Investigations on interface microstructure and strength properties of dissimilar tin bronze/superalloy diffusion bonded joints

Abstract

AbstractDiffusion bonding of dissimilar metals QSn4-3 and GH34 by using a QSn6.5-0.1 interlayer has been conducted in this study. The purpose of the study is to investigate the interface microstructure and strength of the joints, and to demonstrate the feasibility of using another high Sn content tin bronze interlayer to fabricate a typical microstructure joint. Microstructure examinations show that a penetration structure is formed by using a QSn6.5-0.1 interlayer, and its feature is apparent. Also, prolonging the holding time is conducive to the forming of the penetration structure. Shear testing results show that the penetration structure formed in a diffusion bonded joint of QSn4-3 and GH34 enhances the joint strength to almost the same as the QSn4-3 base metal.

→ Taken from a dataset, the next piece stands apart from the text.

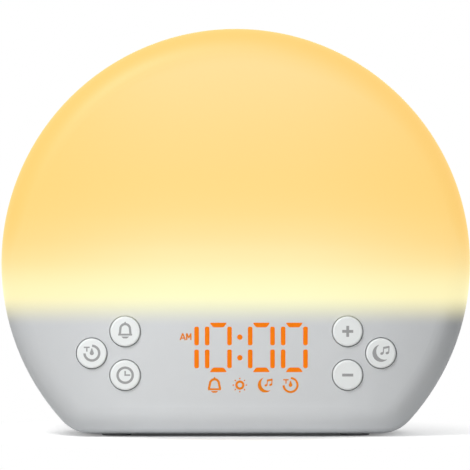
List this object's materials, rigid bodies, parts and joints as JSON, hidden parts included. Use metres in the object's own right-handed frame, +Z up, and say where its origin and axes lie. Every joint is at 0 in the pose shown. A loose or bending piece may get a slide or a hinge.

The mechanism forming the penetration structure is as follows: Sn atoms diffuse faster than Cu atoms into GH34 causing more Sn atoms to aggregate at the GH34 grain boundary. When the bonding temperature reaches 950°C for a short time, the aggregated Cu alloys having higher content of Sn than 5.3wt.% will melt, and penetrate and disrupt some grains from GH34 base metal.